From the line containing "for name, y0, y1" through the line containing "before = set(bpy.data.objects)", retype each line exactly; include both end lines and nothing beyond them.
★ ★ ★ ★
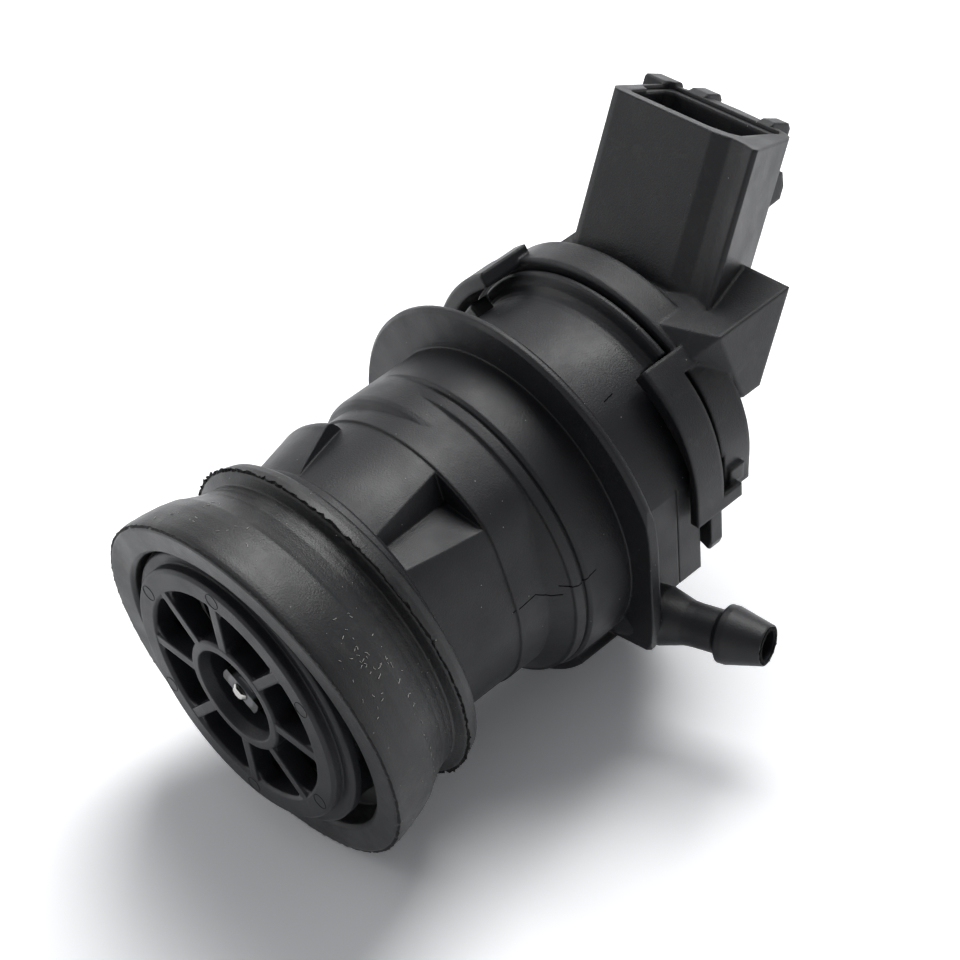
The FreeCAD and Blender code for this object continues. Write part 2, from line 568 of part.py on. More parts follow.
# Motor can with its bearing boss
can = turned([
    (boss_r, boss_y), (boss_r, can_y[0]), (can_r - 0.8, can_y[0]), (can_r, can_y[0] + 0.8), (can_r, can_y[1]),
    (can_r - can_wall, can_y[1]), (can_r - can_wall, can_y[0] + can_wall + 0.5),
    (can_r - can_wall - 0.5, can_y[0] + can_wall), (boss_r - 1.2, can_y[0] + can_wall),
    (boss_r - 1.2, can_y[0] + 0.2), (bush_r, can_y[0] + 0.2), (bush_r, boss_y + 0.5), (shaft_r + 0.6, boss_y + 0.5),
    (shaft_r + 0.6, boss_y)])
save("motor_can", can)

# Magnets and the spring clip that spreads them
for name, mid in (("magnet_left", 180.0), ("magnet_right", 0.0)):
    save(name, sector(magnet_in_r, can_r - can_wall - 0.02, magnet_y[0], magnet_y[1], mid - magnet_half, mid + magnet_half))
clip_r = (magnet_in_r + can_r - can_wall) / 2
clip = sector(clip_r - 0.4, clip_r + 0.4, magnet_y[0] - 0.9, magnet_y[1] - 4, 90 - 27.5, 90 - 23.5)
clip = clip.fuse(sector(clip_r - 0.4, clip_r + 0.4, magnet_y[0] - 0.9, magnet_y[1] - 4, 90 + 23.5, 90 + 27.5))
clip = clip.fuse(sector(clip_r - 0.4, clip_r + 0.4, magnet_y[0] - 0.9, magnet_y[0] - 0.1, 90 - 27.5, 90 + 27.5))
save("magnet_clip", clip)

# Sintered bushes
front_bush = turned([(shaft_r + bush_fit, boss_y + 0.6), (bush_r - 0.3, boss_y + 0.6), (bush_r - 0.02, boss_y + 0.9),
                     (bush_r - 0.02, can_y[0] - 0.1), (shaft_r + bush_fit, can_y[0] - 0.1)])
save("front_bush", front_bush)
rear_bush = turned([(shaft_r + bush_fit, plate_y[1]), (bush_r - 0.02, plate_y[1]), (bush_r - 0.02, rear_boss_y - 0.8),
                    (bush_r - 0.4, rear_boss_y - 0.4), (shaft_r + bush_fit, rear_boss_y - 0.4)])
save("rear_bush", rear_bush)

# End plate of the motor: holds the rear bush, the brush springs and the terminals
plate = turned([
    (shaft_r + 0.8, plate_y[0]), (can_r, plate_y[0]), (can_r, plate_y[1]), (bush_r + 1.5, plate_y[1]),
    (bush_r + 1.5, rear_boss_y - 0.3), (bush_r + 1.2, rear_boss_y), (bush_r, rear_boss_y), (bush_r, plate_y[1] - 0.05),
    (shaft_r + 0.8, plate_y[1] - 0.05)])
plate = plate.fuse(turned([(can_r - can_wall - 0.1, plate_y[0] - 2.4), (can_r - can_wall - 0.1, plate_y[0] + 0.1),
                           (can_r - can_wall - 1.6, plate_y[0] + 0.1), (can_r - can_wall - 1.6, plate_y[0] - 2.4)]))
posts = []
for a in (0.0, 180.0):
    post = slab([polar(6.6, a, 45.9) + polar(k, a + 90.0) for k in (-1.6, 1.6)]
                + [polar(8.2, a, 45.9) + polar(k, a + 90.0) for k in (1.6, -1.6)], AXIS * (plate_y[0] + 0.1 - 45.9))
    plate = plate.fuse(post)
for w in blade_w:
    plate = plate.cut(terminal(w, blade_fit))
save("end_plate", plate)

# Brushes on their leaf springs, held on the posts
for name, a in (("right", 0.0), ("left", 180.0)):
    c, s = polar(1.0, a), polar(1.0, a + 90.0)
    brush = slab([c * (commutator_r + 0.04) + s * k + AXIS * 46.4 for k in (-1.4, 1.4)]
                 + [c * 5.9 + s * k + AXIS * 46.4 for k in (1.4, -1.4)], AXIS * 2.4)
    brush = brush.cut(tube(commutator_r + 0.05, 40, 55))
    save("brush_" + name, brush)
    leaf = slab([c * 5.95 + s * k + AXIS * 46.2 for k in (-1.2, 1.2)]
                + [c * 6.25 + s * k + AXIS * 46.2 for k in (1.2, -1.2)], AXIS * 4.2)
    save("brush_spring_" + name, leaf)

# Lip seal between the chamber and the motor
seal = turned([(shaft_r + 0.05, 11.6), (1.9, 11.6), (2.6, 12.4), (3.4, 12.4), (3.4, 10.9), (seal_r, 10.9), (seal_r, 13.05),
               (2.2, 13.05), (shaft_r + 0.05, 12.1)])
save("shaft_seal", seal)

# Turning parts: shaft, core, coils, commutator, washers and impeller
shaft = turned([(0, shaft_y[0]), (shaft_r - 0.3, shaft_y[0]), (shaft_r, shaft_y[0] + 0.3), (shaft_r, shaft_y[1] - 0.3),
                (shaft_r - 0.3, shaft_y[1]), (0, shaft_y[1])])
tab_along = polar(1.0, tab_angle)
tab_over = polar(1.0, tab_angle + 90.0)
shaft = shaft.cut(slab([tab_over * d + tab_along * k for d, k in (
    (shaft_r - 0.4, -2), (shaft_r + 1, -2), (shaft_r + 1, 2), (shaft_r - 0.4, 2))], AXIS * 6.0))
save("shaft", shaft)

core = tube(core_hub_r, core_y[0], core_y[1])
for k in range(3):
    a = 90.0 + 120.0 * k
    c, s = polar(1.0, a), polar(1.0, a + 90.0)
    core = core.fuse(slab([s * -tooth_half + AXIS * core_y[0], s * tooth_half + AXIS * core_y[0],
                           c * (shoe_r + 0.5) + s * tooth_half + AXIS * core_y[0],
                           c * (shoe_r + 0.5) - s * tooth_half + AXIS * core_y[0]], AXIS * (core_y[1] - core_y[0])))
    core = core.fuse(sector(shoe_r, core_r, core_y[0], core_y[1], a - 54, a + 54))
core = core.cut(tube(shaft_r, core_y[0] - 1, core_y[1] + 1))
save("armature_core", core)

coil_y = (core_y[0] - 1.6, core_y[1] + 1.6)
for k in range(3):
    a = 90.0 + 120.0 * k
    c, s = polar(1.0, a), polar(1.0, a + 90.0)
    coil = slab([c * (core_hub_r + 0.5) + s * q + AXIS * coil_y[0] for q in (-2.6, 2.6)]
                + [c * 8.4 + s * q + AXIS * coil_y[0] for q in (4.4, -4.4)], AXIS * (coil_y[1] - coil_y[0]))
    coil = coil.common(tube(shoe_r - 0.05, coil_y[0], coil_y[1]))
    coil = coil.cut(slab([s * q + AXIS * (core_y[0] - 0.05) for q in (-tooth_half - 0.05, tooth_half + 0.05)]
                         + [c * 12 + s * q + AXIS * (core_y[0] - 0.05) for q in (tooth_half + 0.05, -tooth_half - 0.05)],
                         AXIS * (core_y[1] - core_y[0] + 0.1)))
    save("coil_%d" % (k + 1), coil)

commutator = tube(commutator_r, commutator_y[0], commutator_y[1])
commutator = commutator.fuse(tube(commutator_r + 0.9, commutator_y[0], commutator_y[0] + 0.7))
commutator = commutator.cut(tube(shaft_r, 40, 60))
for k in range(3):
    a = 30.0 + 120.0 * k
    c, s = polar(1.0, a), polar(1.0, a + 90.0)
    commutator = commutator.cut(slab([c * 2.4 + s * 0.2 + AXIS * 40, c * 6 + s * 0.2 + AXIS * 40,
                                      c * 6 - s * 0.2 + AXIS * 40, c * 2.4 - s * 0.2 + AXIS * 40], AXIS * 20))
save("commutator", commutator)

for name, y0, y1 in (("front_washer", can_y[0] + 0.1, can_y[0] + 0.7), ("rear_washer", 49.8, 50.3)):
    save(name, tube(2.4, y0, y1).cut(tube(shaft_r, y0 - 1, y1 + 1)))

impeller = turned([(shaft_r, impeller_hub_y + 0.5), (impeller_sleeve_r, impeller_hub_y + 0.5),
                   (impeller_sleeve_r, impeller_hub_y + 1.6), (impeller_hub_r, impeller_hub_y + 2.4),
                   (impeller_hub_r + 0.4, impeller_disc_y[0]),
                   (impeller_r, impeller_disc_y[0]), (impeller_r, impeller_disc_y[1]), (shaft_r, impeller_disc_y[1])])
for k in range(6):
    a = 60.0 * k + 12
    curve = [polar(r, a - 5.5 * (r - 2.0)) for r in (2.0, 4.2, 6.4, 8.6, 10.6)]
    inner = [polar(r, a - 5.5 * (r - 2.0) + 57.3 * 0.9 / r) for r in (10.6, 8.6, 6.4, 4.2, 2.0)]
    blade = slab([p + AXIS * blade_front for p in curve + inner], AXIS * (impeller_disc_y[0] + 0.1 - blade_front))
    impeller = impeller.fuse(blade)
tab = slab([tab_along * i * 4 + tab_over * j * tab_width / 2 + AXIS * impeller_hub_y
            for i, j in ((-1, -1), (1, -1), (1, 1), (-1, 1))], AXIS * 5.0)
impeller = impeller.fuse(tab.common(tube(tab_r, 0, 20)))
impeller = impeller.cut(tube(shaft_r, 0, 20))
save("impeller", impeller)
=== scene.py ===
import bpy
import math
import random
from mathutils import Matrix, Vector


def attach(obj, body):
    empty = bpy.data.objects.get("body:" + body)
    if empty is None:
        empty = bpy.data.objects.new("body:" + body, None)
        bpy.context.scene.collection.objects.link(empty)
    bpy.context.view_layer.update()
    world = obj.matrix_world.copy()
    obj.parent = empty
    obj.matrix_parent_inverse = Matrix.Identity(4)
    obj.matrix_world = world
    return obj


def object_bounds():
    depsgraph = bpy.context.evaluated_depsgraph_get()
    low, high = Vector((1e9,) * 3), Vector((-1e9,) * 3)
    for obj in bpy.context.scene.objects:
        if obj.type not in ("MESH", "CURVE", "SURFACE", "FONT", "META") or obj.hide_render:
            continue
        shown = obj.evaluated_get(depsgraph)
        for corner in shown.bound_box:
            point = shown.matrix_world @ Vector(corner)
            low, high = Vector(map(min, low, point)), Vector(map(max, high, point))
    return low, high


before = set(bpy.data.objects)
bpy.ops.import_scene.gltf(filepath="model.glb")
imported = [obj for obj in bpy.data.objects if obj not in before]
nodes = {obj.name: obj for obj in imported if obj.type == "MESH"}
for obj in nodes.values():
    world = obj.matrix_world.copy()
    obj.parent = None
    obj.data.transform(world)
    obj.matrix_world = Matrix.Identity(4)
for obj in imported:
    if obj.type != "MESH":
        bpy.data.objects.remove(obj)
cad_box = [list(corner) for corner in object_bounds()]
bpy.ops.object.select_all(action="DESELECT")
MM = 0.001

# Camera: a short telephoto seen from above the inlet end, as in the photograph,
# with the pump lying on its grommet lip and on the flat of its lower loop.
camera_right = Vector((0.6947, 0.7180, -0.0433))
camera_down = Vector((0.4950, -0.5208, -0.6955))
camera_forward = Vector((-0.5219, 0.4617, -0.7172))
camera_place = Vector((137.1, -86.6, 193.6)) * MM
lens = bpy.data.cameras.new("product_camera")
lens.lens = 93.75
lens.sensor_width = 36.0
lens.clip_start = 0.02
lens.clip_end = 20.0
camera = bpy.data.objects.new("product_camera", lens)
bpy.context.scene.collection.objects.link(camera)
turned = Matrix((camera_right, -camera_down, -camera_forward)).transposed().to_4x4()
camera.matrix_world = Matrix.Translation(camera_place) @ turned
bpy.context.scene.camera = camera
bpy.context.scene.view_settings.view_transform = "Standard"


# Table: a sheet of paper under the pump. It is pale grey to the light that bounces off it and
# overexposed to the camera and to gloss, so that only the pump's soft shadow shows on it.
# Away from the pump it is plain white.
def linear(hex_colour):
    """sRGB hex to linear RGBA."""
    parts = [int(hex_colour[i:i + 2], 16) / 255 for i in (1, 3, 5)]
    return tuple(c / 12.92 if c <= 0.04045 else ((c + 0.055) / 1.055) ** 2.4 for c in parts) + (1.0,)


def add_node(tree, kind, settings=None, values=None, links=None):
    """One node with its settings, its socket values and the sockets that feed it."""
    made = tree.nodes.new(kind)
    for name, value in (settings or {}).items():
        setattr(made, name, value)
    for socket, value in (values or {}).items():
        made.inputs[socket].default_value = value
    for socket, source in (links or {}).items():
        tree.links.new(source, made.inputs[socket])
    return made


def blank_material(name):
    """An empty node tree of that name, with its output node."""
    material = bpy.data.materials.new(name)
    material.use_nodes = True
    tree = material.node_tree
    tree.nodes.clear()
    return material, tree, tree.nodes.new("ShaderNodeOutputMaterial")


def seen_ray(tree):
    """1 for rays from the camera, in gloss and through glass, 0 for the light that falls on things."""
    path = add_node(tree, "ShaderNodeLightPath")
    gloss = add_node(tree, "ShaderNodeMath", {"operation": "MAXIMUM"}, None,
                     {0: path.outputs["Is Camera Ray"], 1: path.outputs["Is Glossy Ray"]})
    return add_node(tree, "ShaderNodeMath", {"operation": "MAXIMUM"}, None,
                    {0: gloss.outputs[0], 1: path.outputs["Is Transmission Ray"]}).outputs[0]


paper_size = 6.0
paper_below = 0.02 * MM
paper_grey = linear("#a8a9ac")
paper_seen = (1.36, 1.37, 1.39, 1.0)
shadow_end = 0.25
white_from = 0.60
paper_white = (1.0, 1.0, 1.0, 1.0)
floor_z = cad_box[0][2] - paper_below
bpy.ops.mesh.primitive_plane_add(size=paper_size, location=(0, 0, floor_z))
table = bpy.context.object
table.name = "paper_sweep"
bpy.ops.object.transform_apply(location=True)
paper, tree, out = blank_material("white_paper")
shade = add_node(tree, "ShaderNodeMix", {"data_type": "RGBA"}, {6: paper_grey, 7: paper_seen},
                 {0: seen_ray(tree)})
matt = add_node(tree, "ShaderNodeBsdfDiffuse", None, None, {"Color": shade.outputs[2]})
away = add_node(tree, "ShaderNodeVectorMath", {"operation": "LENGTH"}, None,
                {0: add_node(tree, "ShaderNodeTexCoord").outputs["Object"]})
far = add_node(tree, "ShaderNodeMapRange", {"interpolation_type": "SMOOTHSTEP"},
               {"From Min": shadow_end, "From Max": white_from}, {"Value": away.outputs["Value"]})
far_seen = add_node(tree, "ShaderNodeMath", {"operation": "MULTIPLY"}, None,
                    {0: far.outputs[0], 1: seen_ray(tree)})
white = add_node(tree, "ShaderNodeEmission", None, {"Color": paper_white, "Strength": 1.0})
sheet = add_node(tree, "ShaderNodeMixShader", None, None,
                 {0: far_seen.outputs[0], 1: matt.outputs[0], 2: white.outputs[0]})
tree.links.new(sheet.outputs[0], out.inputs[0])
table.data.materials.append(paper)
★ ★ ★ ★
— Reply —
for name, y0, y1 in (("front_washer", can_y[0] + 0.1, can_y[0] + 0.7), ("rear_washer", 49.8, 50.3)):
    save(name, tube(2.4, y0, y1).cut(tube(shaft_r, y0 - 1, y1 + 1)))

impeller = turned([(shaft_r, impeller_hub_y + 0.5), (impeller_sleeve_r, impeller_hub_y + 0.5),
                   (impeller_sleeve_r, impeller_hub_y + 1.6), (impeller_hub_r, impeller_hub_y + 2.4),
                   (impeller_hub_r + 0.4, impeller_disc_y[0]),
                   (impeller_r, impeller_disc_y[0]), (impeller_r, impeller_disc_y[1]), (shaft_r, impeller_disc_y[1])])
for k in range(6):
    a = 60.0 * k + 12
    curve = [polar(r, a - 5.5 * (r - 2.0)) for r in (2.0, 4.2, 6.4, 8.6, 10.6)]
    inner = [polar(r, a - 5.5 * (r - 2.0) + 57.3 * 0.9 / r) for r in (10.6, 8.6, 6.4, 4.2, 2.0)]
    blade = slab([p + AXIS * blade_front for p in curve + inner], AXIS * (impeller_disc_y[0] + 0.1 - blade_front))
    impeller = impeller.fuse(blade)
tab = slab([tab_along * i * 4 + tab_over * j * tab_width / 2 + AXIS * impeller_hub_y
            for i, j in ((-1, -1), (1, -1), (1, 1), (-1, 1))], AXIS * 5.0)
impeller = impeller.fuse(tab.common(tube(tab_r, 0, 20)))
impeller = impeller.cut(tube(shaft_r, 0, 20))
save("impeller", impeller)
=== scene.py ===
import bpy
import math
import random
from mathutils import Matrix, Vector


def attach(obj, body):
    empty = bpy.data.objects.get("body:" + body)
    if empty is None:
        empty = bpy.data.objects.new("body:" + body, None)
        bpy.context.scene.collection.objects.link(empty)
    bpy.context.view_layer.update()
    world = obj.matrix_world.copy()
    obj.parent = empty
    obj.matrix_parent_inverse = Matrix.Identity(4)
    obj.matrix_world = world
    return obj


def object_bounds():
    depsgraph = bpy.context.evaluated_depsgraph_get()
    low, high = Vector((1e9,) * 3), Vector((-1e9,) * 3)
    for obj in bpy.context.scene.objects:
        if obj.type not in ("MESH", "CURVE", "SURFACE", "FONT", "META") or obj.hide_render:
            continue
        shown = obj.evaluated_get(depsgraph)
        for corner in shown.bound_box:
            point = shown.matrix_world @ Vector(corner)
            low, high = Vector(map(min, low, point)), Vector(map(max, high, point))
    return low, high


before = set(bpy.data.objects)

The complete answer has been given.